It seems that when you apply the Dynamesh tool to your model, it bases the polygons (actually voxels, to be specific) on the lowest subdivision level of your model. This is easily worked around by simply starting off with a Dynameshed model (ie., just hit Dynamesh the moment you load your basemesh up), but then you come across the problem of not being able to return to the lower subdivisions for later tweaks. In effect, once you Dynamesh the model, any sculpting you applied beforehand is now baked down into the model.
Granted, you can change the number of "subdivisions" when applying the Dynamesh tool, so in effect you can subdivide/re-mesh by a small amount to keep vertex counts low, but still-- if you want to go back down to the super-low-polycount basemesh for extra tweaking, it seems you're kind of SOL.
All that said, I only just discovered the Clay Polish tool, right above Dynamesh on the toolbar. Now this tool is awesome! It essentially smooths over the entire mesh while maintaining all the creases and edges that you initially detailed in.
Below is an example:
For a quick study and a means to play around with the new tools in ZB4R2, I modeled a bust of Leandro Fernandez's take on Paul Crocker, from Greg Rucka's Queen & Country comics.

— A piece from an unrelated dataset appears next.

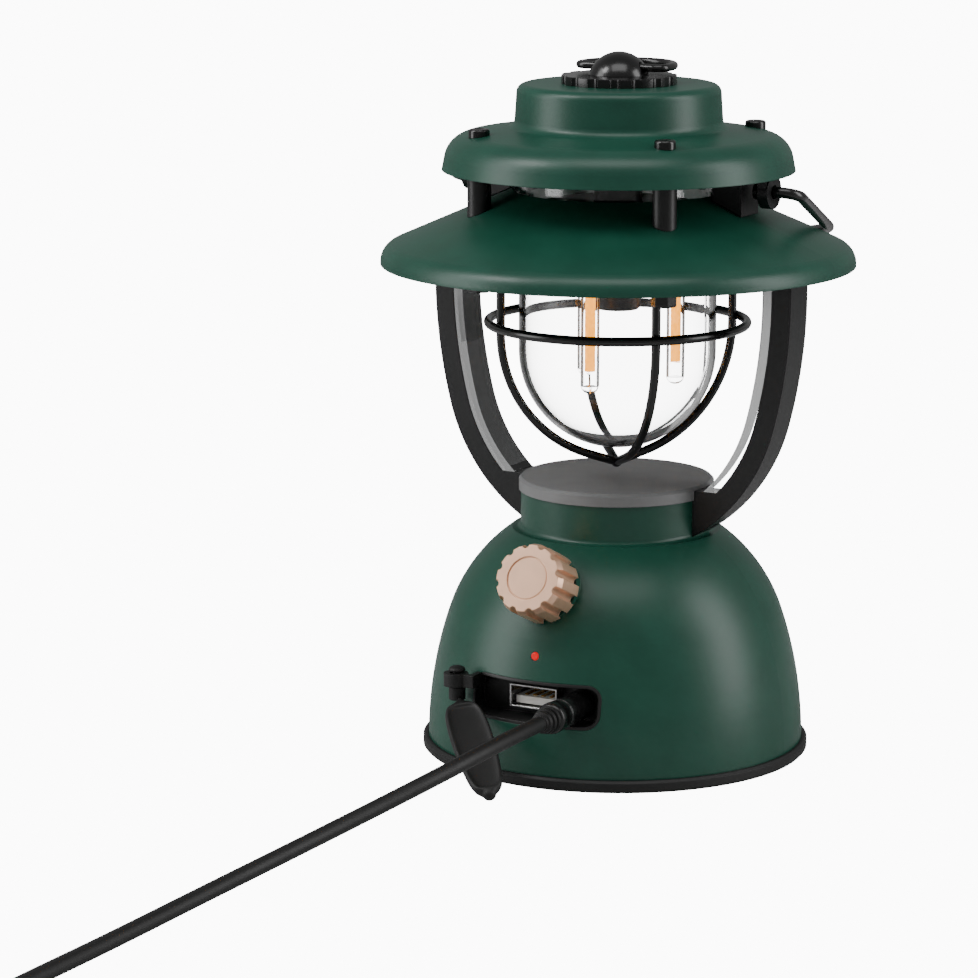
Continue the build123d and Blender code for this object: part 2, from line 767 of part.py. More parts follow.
with BuildPart() as upper_posts:
    with BuildSketch(Plane.XY.offset(brim_edge)):
        with post_places:
            Circle(post_radius)
    extrude(amount=hood_top - brim_edge)
    add(below_brim_top, mode=Mode.SUBTRACT)
    add(above_hood_underside, mode=Mode.SUBTRACT)
    add(hood.part, mode=Mode.SUBTRACT)
    with BuildSketch(Plane.XY.offset(brim_edge)):
        with post_places:
            Circle(bolt_radius + hole_gap)
    extrude(amount=hood_top - brim_edge, mode=Mode.SUBTRACT)
save(upper_posts, "upper_posts")

with BuildPart() as lower_posts:
    with BuildSketch(Plane.XY.offset(eye_top)):
        with post_places:
            Circle(post_radius)
            Circle(bolt_radius + hole_gap, mode=Mode.SUBTRACT)
    extrude(amount=brim_rise + 5)
    add(above_brim_underside, mode=Mode.SUBTRACT)
save(lower_posts, "lower_posts")

nut_height = 3.4
nut_flats = 2.75
eye_bottom = eye_top - eye_thick
bolt_end = eye_bottom - nut_height + 1.2
bolt_head_radius = 2.65
bolt_head = 1.9              # height of the head over the shoulder, at its middle
with BuildPart() as hood_screws:
    head_z = hood_over(post_circle) + bolt_head
    with BuildSketch(Plane.XY.offset(head_z)):
        with post_places:
            Circle(bolt_head_radius)
    extrude(amount=-4)
    fillet(hood_screws.edges().group_by(Axis.Z)[-1], 0.7)
    add(below_hood_top, mode=Mode.SUBTRACT)
    with BuildSketch(Plane.XY.offset(head_z - bolt_head / 2)):
        with post_places:
            Circle(bolt_radius)
    extrude(amount=bolt_end - (head_z - bolt_head / 2))
    with BuildSketch(Plane.XY.offset(head_z)):
        with post_places:
            RegularPolygon(1.3, 6)
    extrude(amount=-0.9, mode=Mode.SUBTRACT)
save(hood_screws, "hood_screws")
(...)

As you might be able to see around the eyes and necktie, there are quite a few stretched polygons that show up as jagged pits rather than smooth lines. I could subdivide the mesh to add polygons and smooth it over, but I'd have to subdivide 2 or 3 more times to get enough density to make a smooth line, which would bog down my system and add polygons in areas that obviously don't need them.
Instead, I messed with the settings of the Clay Polish tool, and the result was great!
|Clay Polish is like 3D Rogaine!|
As you can see from the final model, jaggies are gone, edges are cleaner, and he has hair now!
Okay, fine-- I added the hair afterwords, and I'll admit that some of the shallower lines, like those down his cheeks and forehead, were mostly lost and I had to redraw them. But I bet with a bit more tweaking of the Clay Polish settings, I probably wouldn't even have to do that.
Of course, this rather pales in comparison to what you could potentially do with Dynamesh, as far as retopology. But it's still a great means to smooth out the majority of a mesh without losing all of your detail.